3 thoughts on “I Was Producing Drops Of Breastmilk And My IBCLC Denied My Request To Supplement My Baby With Formula.

  1. Kate Linkosky says:

    YOU ARE NOT ALONE! The exact same thing happened to me except I went almost 2 weeks only breastfeeding. At first, my son was gaining weight and I thought everything was going well but he slowly started to get jaundice. I spent hours on the phone with a lactation consultant and was so scared to supplement him. Up until my second week with him I had not pumped I had only given him the breast. Finally, when I tried pumping to see how much I was producing, I pumped for 30 mins and did not even get a half ounce of breast milk. That was enough for me to realize my son was starving and I immediately grabbed the formula sample out of the closet. I kept trying to pump but it would just upset me everytime because I was seeing how little I was producing. Finally, I traded the pump in for a baby brezza formula pro and IT HAS BEEN THE BEST THING FOR MY SON. Thanks to formula he was able to grow into a healthy little guy. He was 6lbs when I had him and now at 7 months he is 21lbs!!!! THANK YOU FORMULA!!!!!

  2. Julie says:

    I was a NICU nurse for many years, now I am working in a postpartum unit in a baby friendly hospital.

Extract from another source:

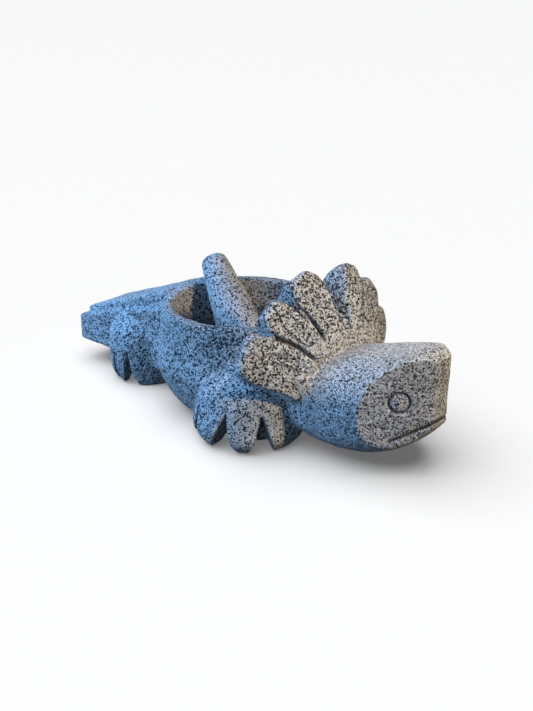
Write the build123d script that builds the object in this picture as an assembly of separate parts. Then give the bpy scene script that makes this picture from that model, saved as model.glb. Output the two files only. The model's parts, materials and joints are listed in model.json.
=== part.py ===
from build123d import *
import os
from math import asin, atan2, copysign, cos, degrees, hypot, pi, radians, sin

# Molcajete: a stone mortar carved as an axolotl, and the loose pestle that stands in its bowl.
# Millimetres, +Z up. The origin is the centre of the bowl's foot, on the surface it stands on.
# +X points to the head and -X to the tail. The limbs come in pairs on either side of the plane
# y = 0, and the six gills, cut by hand, differ a little from one another.

# Bowl
RIM_RADIUS = 90
RIM_HEIGHT = 118
RIM_WIDTH = 13
RIM_ROUND = 4
FOOT_RADIUS = 54
FLOOR_HEIGHT = 27
# radius and height: low on the flank and at the belly outside, then going down the hollow inside
FLANK = (78, 14)
BELLY = (RIM_RADIUS + 5, 50)
HOLLOW_WALL = ((71, 78), (46, 38))

# Neck and head: distance forward, half width, underside height, top height
HEAD_SECTIONS = (
    (60, 48, 26, 96),
    (95, 56, 16, 94),
    (130, 62, 9, 97),
    (165, 63, 6, 107),
    (200, 61, 12, 117),
    (228, 56, 25, 125),
    (248, 46, 42, 126),
    (263, 30, 62, 116),
)
HEAD_SQUARENESS = 2.6
NOSE_X = 257
CHEEK_X, CHEEK_Y = 208, 56
NOSE_HALF_WIDTH = 12
EYE_HEIGHT = 80
EYE_RADIUS = 10
EYE_GROOVE = 1.2
MOUTH_X, MOUTH_Z = 224, 38
MOUTH_SLOPE = 32
MOUTH_GAP = 2.2
MOUTH_DEPTH = 3

# Gill frill: a collar round the neck, and a flared ruff turned about a level axis and cut into petals
COLLAR_HEIGHT = 62
# distance forward, half width, underside height, top height
COLLAR_SECTIONS = (
    (86, 60, 40, 110),
    (112, 74, 42, 128),
    (130, 72, 43, 123),
    (142, 60, 48, 104),
)
# distance forward and distance out from the axis, over the ruff's front, tip and back
RUFF_OUTLINE = ((143, 40), (138, 58), (127, 84), (114, 108), (105, 120), (95, 112), (85, 90), (81, 40))
# a petal's side from root to shoulder: distance out, share of the way from root to shoulder width
PETAL_SIDE = ((40, 0), (60, 0.44), (80, 0.74), (103, 1))
PETAL_CORNER = (116, 0.7)
PETAL_TIP = 122
PLAIN_SIDE = (7.5, 17.5)
LOWEST_SIDE = (31, 24)
# hand-cut petals, near side then far side: angle from upright towards -Y, the half widths at root
# and shoulder of the side that looks up and of the side that looks down, and the added length
PETALS = (
    (64, (7, 24), LOWEST_SIDE, 8),
    (39.5, PLAIN_SIDE, PLAIN_SIDE, 2),
    (17, (9, 26), PLAIN_SIDE, 0),
    (-25, (8, 14), (8, 19), 0),
    (-48.5, (8, 19), (9, 21), 0),
    (-74, (9, 21), LOWEST_SIDE, 0),
)

# Feet: turned outlines as radius and height, with wedge-shaped clefts between the toes, each given
# as the angle it points to, the width of its mouth, and how far its top leans towards the head
FRONT_FOOT = (60, 56)
FRONT_OUTLINE = ((50, 0), (58, 10), (54, 40), (45, 64), (24, 80))
FRONT_CLEFTS = ((-120, 16, 0), (-80, 30, 6), (-33, 26, 0))
REAR_FOOT = (-136, 21)
REAR_OUTLINE = ((39, 0), (45, 12), (46, 42), (43, 62), (30, 77))
REAR_CLEFTS = ((-103, 11, 0), (-75, 19, 0))
CLEFT_HEIGHT = 46
FOOT_CROWN = 4

# Tail: a wedge with a raised slab on top
TAIL_X = -234
TAIL_ROOT_X = -60
TAIL_UNDERSIDE = 25
TAIL_ROOT = (50, 110)
TAIL_TIP = (45, 57)
SLAB_X = -229
SLAB_ROOT_X = -80
SLAB_ROOT = (42, 121)
SLAB_TIP = (35, 66)
TAIL_ROUND = 4

# Pestle: centre of its wide end, then centre of its narrow end, then the two radii
PESTLE_LOW = (3, 5, 58.5)
PESTLE_HIGH = (-64, 22, 140)
PESTLE_WIDE = 30
PESTLE_NARROW = 15.5
PESTLE_CROWN = 12

FAR = 400


def polar_direction(angle):
    """The direction, across and up, at an angle from upright towards -Y."""
    return (-sin(radians(angle)), cos(radians(angle)))


def rounded_outline(half_width, half_height, power, corners=16):
    """Points round a superellipse, the closed outline of a rounded section."""
    points = []
    for k in range(corners):
        turn = 2 * pi * k / corners
        across = copysign(abs(cos(turn)) ** (2 / power), cos(turn))
        up = copysign(abs(sin(turn)) ** (2 / power), sin(turn))
        points.append((half_width * across, half_height * up))
    return points


def section(x, half_width, low, high, power):
    """A rounded upright section across the animal at x."""
    middle = Plane((x, 0, (low + high) / 2), x_dir=(0, 1, 0), z_dir=(1, 0, 0))
    points = rounded_outline(half_width, (high - low) / 2, power)
    return middle * make_face(Spline(*points, periodic=True))


def bowl_blank():
    wall = Spline((FOOT_RADIUS, 0), FLANK, BELLY, (RIM_RADIUS, RIM_HEIGHT - RIM_ROUND),
                  tangents=[(1, 0.2), (-0.04, 1)])
    lip = RadiusArc(wall @ 1, (RIM_RADIUS - RIM_ROUND, RIM_HEIGHT), -RIM_ROUND)
    outline = wall + lip + Polyline(lip @ 1, (0, RIM_HEIGHT), (0, 0), (FOOT_RADIUS, 0))
    return revolve(Plane.XZ * make_face(outline), Axis.Z)


def bowl_hollow():
    mouth = RIM_RADIUS - RIM_WIDTH
    lip = RadiusArc((mouth + RIM_ROUND, RIM_HEIGHT), (mouth, RIM_HEIGHT - RIM_ROUND), -RIM_ROUND)
    wall = Spline(lip @ 1, *HOLLOW_WALL, (0, FLOOR_HEIGHT), tangents=[(-0.03, -1), (-1, 0)])
    top = Polyline(wall @ 1, (0, RIM_HEIGHT + 1), (mouth + RIM_ROUND, RIM_HEIGHT + 1), lip @ 0)
    return revolve(Plane.XZ * make_face(lip + wall + top), Axis.Z)


def head_wedge(inset):
    """All that lies behind the two eye flats and the blunt nose, moved back by inset."""
    along, across = NOSE_X - CHEEK_X, CHEEK_Y - NOSE_HALF_WIDTH
    facing = degrees(atan2(along, across))
    wedge = Pos(NOSE_X - inset, 0, 0) * Box(FAR, FAR, FAR, align=(Align.MAX, Align.CENTER, Align.CENTER))
    for side in (-1, 1):
        plane = Pos(CHEEK_X, side * CHEEK_Y, 0) * Rot(0, 0, side * facing) * Pos(-inset, 0, 0)
        wedge -= plane * Box(FAR, FAR, FAR, align=(Align.MIN, Align.CENTER, Align.CENTER))
    return wedge


def head():
    loaf = loft([section(*sizes, HEAD_SQUARENESS) for sizes in HEAD_SECTIONS])
    shape = loaf & head_wedge(0)
    lips = Pos(MOUTH_X, 0, MOUTH_Z) * Rot(0, -MOUTH_SLOPE, 0)
    lips *= Box(FAR, FAR, MOUTH_GAP, align=(Align.MIN, Align.CENTER, Align.CENTER))
    shape -= lips - head_wedge(MOUTH_DEPTH)
    eye_x, eye_y = (CHEEK_X + NOSE_X) / 2, (CHEEK_Y + NOSE_HALF_WIDTH) / 2
    for side in (-1, 1):
        facing = (CHEEK_Y - NOSE_HALF_WIDTH, side * (NOSE_X - CHEEK_X), 0)
        shape -= Plane((eye_x, side * eye_y, EYE_HEIGHT), z_dir=facing) * Torus(EYE_RADIUS, EYE_GROOVE)
    return shape


def stretched(out, added):
    """A distance out from the neck's axis on a gill that is longer by the added length."""
    root = PETAL_SIDE[0][0]
    return out + added * (out - root) / (PETAL_TIP - root)


def petal_side(root, shoulder):
    """Points up one side of a petal: distance out, distance from its middle."""
    points = [(out, root + share * (shoulder - root)) for out, share in PETAL_SIDE]
    out, share = PETAL_CORNER
    return points + [(out, share * shoulder)]


def petal(angle, upper, lower, added):
    """The space that one gill fills, reaching along X."""
    towards_upright = -copysign(1, angle)
    up_side = [(out, towards_upright * across) for out, across in petal_side(*upper)]
    down_side = [(out, -towards_upright * across) for out, across in petal_side(*lower)]
    corners = (*up_side, (PETAL_TIP, 0), *reversed(down_side))
    edge = Spline(*((stretched(out, added), across) for out, across in corners))
    face = make_face(edge + Line(edge @ 1, edge @ 0))
    across_the_neck = Plane((0, 0, COLLAR_HEIGHT), x_dir=(0, *polar_direction(angle)), z_dir=(1, 0, 0))
    return across_the_neck * extrude(face, FAR)


def ruff(added):
    """The flared disc that the gills are cut from, with their added length."""
    outline = Spline(*((x, stretched(out, added)) for x, out in RUFF_OUTLINE))
    disc = revolve(Plane.XZ * make_face(outline + Line(outline @ 1, outline @ 0)), Axis.X)
    return Pos(0, 0, COLLAR_HEIGHT) * disc


def frill():
    shape = loft([section(*sizes, HEAD_SQUARENESS) for sizes in COLLAR_SECTIONS])
    for angle, upper, lower, added in PETALS:
        shape += ruff(added) & petal(angle, upper, lower, added)
    return shape


def foot(outline, clefts):
    """A domed paw at the origin, reaching towards -Y, with clefts between its toes."""
    profile = Spline(*outline, (0, outline[-1][1] + FOOT_CROWN), tangents=[(1, 1), (-1, 0)])
    edges = profile + Polyline(profile @ 1, (0, 0), outline[0])
    shape = revolve(Plane.XZ * make_face(edges), Axis.Z)
    for angle, mouth, lean in clefts:
        wedge = Polyline((-mouth / 2, -1), (mouth / 2, -1), (lean, CLEFT_HEIGHT), close=True)
        reach = Plane((0, 0, 0), x_dir=(-sin(radians(angle)), cos(radians(angle)), 0),
                      z_dir=(cos(radians(angle)), sin(radians(angle)), 0))
        shape -= reach.offset(outline[0][0] / 2) * extrude(make_face(wedge), FAR)
    return shape


def pair(shape, place):
    """The same limb on the near side and, mirrored, on the far side."""
    near = Pos(place[0], -place[1], 0) * shape
    return near + mirror(near, Plane.XZ)


def wedge_between(root, tip, root_x, tip_x):
    """A tapered block from the body to the tail's end, given half width and top height at each."""
    ends = []
    for x, (half_width, top) in ((root_x, root), (tip_x, tip)):
        face = Rectangle(2 * half_width, top - TAIL_UNDERSIDE)
        face = fillet(face.vertices(), TAIL_ROUND)
        middle = (top + TAIL_UNDERSIDE) / 2
        ends.append(Plane((x, 0, middle), x_dir=(0, 1, 0), z_dir=(1, 0, 0)) * face)
    return loft(ends)


def tail():
    body = wedge_between(TAIL_ROOT, TAIL_TIP, TAIL_ROOT_X, TAIL_X)
    return body + wedge_between(SLAB_ROOT, SLAB_TIP, SLAB_ROOT_X, SLAB_X)


def mortar():
    shape = bowl_blank() + tail()
    shape -= Pos(0, 0, RIM_HEIGHT) * Box(FAR, FAR, FAR, align=(Align.CENTER, Align.CENTER, Align.MIN))
    shape += pair(foot(FRONT_OUTLINE, FRONT_CLEFTS), FRONT_FOOT)
    shape += pair(foot(REAR_OUTLINE, REAR_CLEFTS), REAR_FOOT)
    shape += head()
    shape += frill()
    return shape - bowl_hollow()


def pestle():
    """Two rounded ends joined by a straight taper."""
    lean = [high - low for high, low in zip(PESTLE_HIGH, PESTLE_LOW)]
    length = hypot(*lean)
    taper = asin((PESTLE_WIDE - PESTLE_NARROW) / length)
    low_edge = (PESTLE_WIDE * cos(taper), PESTLE_WIDE * sin(taper))
    high_edge = (PESTLE_NARROW * cos(taper), length + PESTLE_NARROW * sin(taper))
    crown = length + PESTLE_CROWN
    low_end = CenterArc((0, 0), PESTLE_WIDE, -90, 90 + degrees(taper))
    high_end = Spline(high_edge, (0, crown), tangents=[(-sin(taper), cos(taper)), (-1, 0)])
    outline = low_end + Line(low_edge, high_edge) + high_end + Line((0, crown), (0, -PESTLE_WIDE))
    return Plane(PESTLE_LOW, z_dir=lean) * revolve(Plane.XZ * make_face(outline), Axis.Z)


os.makedirs("parts", exist_ok=True)
for name, shape in (("mortar", mortar()), ("pestle", pestle())):
    export_step(shape, f"parts/{name}.step")
    print(name, len(shape.solids()), round(shape.volume / 1000, 1), "cm3")
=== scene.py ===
import json
from math import cos, pi, radians, sin

import bpy
import numpy as np
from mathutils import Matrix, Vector

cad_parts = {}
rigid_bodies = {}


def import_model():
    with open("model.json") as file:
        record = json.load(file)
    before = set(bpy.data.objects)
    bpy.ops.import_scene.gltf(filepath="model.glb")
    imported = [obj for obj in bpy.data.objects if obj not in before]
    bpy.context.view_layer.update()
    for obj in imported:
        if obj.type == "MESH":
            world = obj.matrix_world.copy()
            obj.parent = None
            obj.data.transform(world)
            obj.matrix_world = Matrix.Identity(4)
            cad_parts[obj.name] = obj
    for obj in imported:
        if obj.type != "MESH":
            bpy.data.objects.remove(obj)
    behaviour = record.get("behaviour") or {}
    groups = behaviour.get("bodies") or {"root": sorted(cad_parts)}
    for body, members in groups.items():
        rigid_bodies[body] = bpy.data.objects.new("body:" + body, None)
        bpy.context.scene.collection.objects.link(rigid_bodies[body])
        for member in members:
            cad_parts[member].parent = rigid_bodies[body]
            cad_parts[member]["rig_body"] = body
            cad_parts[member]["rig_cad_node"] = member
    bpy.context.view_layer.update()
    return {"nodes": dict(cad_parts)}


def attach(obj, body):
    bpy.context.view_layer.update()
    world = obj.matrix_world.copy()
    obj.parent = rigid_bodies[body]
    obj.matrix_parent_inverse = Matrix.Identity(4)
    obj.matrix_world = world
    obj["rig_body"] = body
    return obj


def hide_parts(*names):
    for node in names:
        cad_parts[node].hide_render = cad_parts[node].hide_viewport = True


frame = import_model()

# Molcajete: a mortar carved from porous volcanic stone as an axolotl, and its loose pestle.
# Metres, in the frame's own axes: +X to the head, -Y the side nearest the camera, +Z up.

SEED = 7
LARGE_PORE_SEED = SEED + 20
OPEN_PORE_SEED = SEED + 40
# large numbers that scramble a whole-number point and a seed into a random number
POINT_MIXERS = (73856093, 19349663, 83492791)
SEED_MIXER = 2654435761
LAST_MIXER = 1274126177
RANDOM_BITS = 0xFFFFFF

# Camera
VIEW_TURN = radians(42)
VIEW_TILT = radians(22.8)
VIEW_AIM = Vector((0.0902, -0.0627, 0.0979))
VIEW_DISTANCE = 1.0
# the focal length is in the same unit as the frame's width
FOCAL_LENGTH = 1000
FRAME_WIDTH = 533
SENSOR_WIDTH = 36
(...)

Couple of weeks ago I told a mother after 24h that maybe she should supplement, her son had lost over 6% of body weight in the first 24 hours, he was getting frantic. I was happy telling her that than bumping into her and finding out something was wrong with him. She was not getting anything when she pumped and nothing when she hand expressed. Told her to keep pumping for the next week, get some fenugreek and mothers milk tea. Don’t know what happened but he was so calm afterwards

  3. Meagan says:

    I don’t want to discount this mother‘s experience at all but this could not be further from my experience at Mary Washington hospital. I did not deliver my son at Mary Washington but I did go to MW to see the lactation consultants multiple times during the first few weeks after my third child was born. I always have a horrible time in the beginning trying to get my babies latched. I have an oversupply so massive engorgement prevents a tiny newborn mouth from being able to get a good latch and I always end up with clogged ducts and bleeding nipples. When I went in, they taught me how to create a good pumping schedule to keep my supply up and make sure he was fed. It was also suggested he might have a lip tie or tongue tie. I visited an ENT, and my son did in fact have a severe lip tie as well as an anterior and posterior tongue tie which ended up being surgically corrected. At the same LC appointment, we talked about a noise that my son was making while breathing and it suggested that he might have laryngomalacia. The ENT also found this to be true and my son was put on reflux meds which helped tremendously. I was warned by the ENT that sometimes even after correction, babies with lip/tongue ties don’t always figure out how to latch. With all these things stacked against us and my postpartum depression, I was ready to quit trying to nurse. Sometimes as moms, we feel like we need “permission” to stop trying to do something that we think we are “supposed” to do. During my multiple appointments, my LC let me know that she would help me no matter how I chose to feed my son. She said she could help us continue trying to latch, or teach me how to exclusively pump, or if I need her to be the person who told me it was “okay” to use formula, she would be that person for me. I eventually decided to exclusively pump while attempting to keep trying to latch occasionally. She lent me her own personal hospital grade breast pump free of charge for 6 months. My son finally learned to latch at 4 months and is now nursing exclusively at 7 months and I don’t know how to thank the Mary Washington LC Team enough…not just because they helped me finally establish the nursing relationship I wanted to have with my son, but because in the beginning when I was literally drowning in postpartum hormones and depression, my wonderful LC let me know that a fed baby is best and a happy healthy Mom is important too.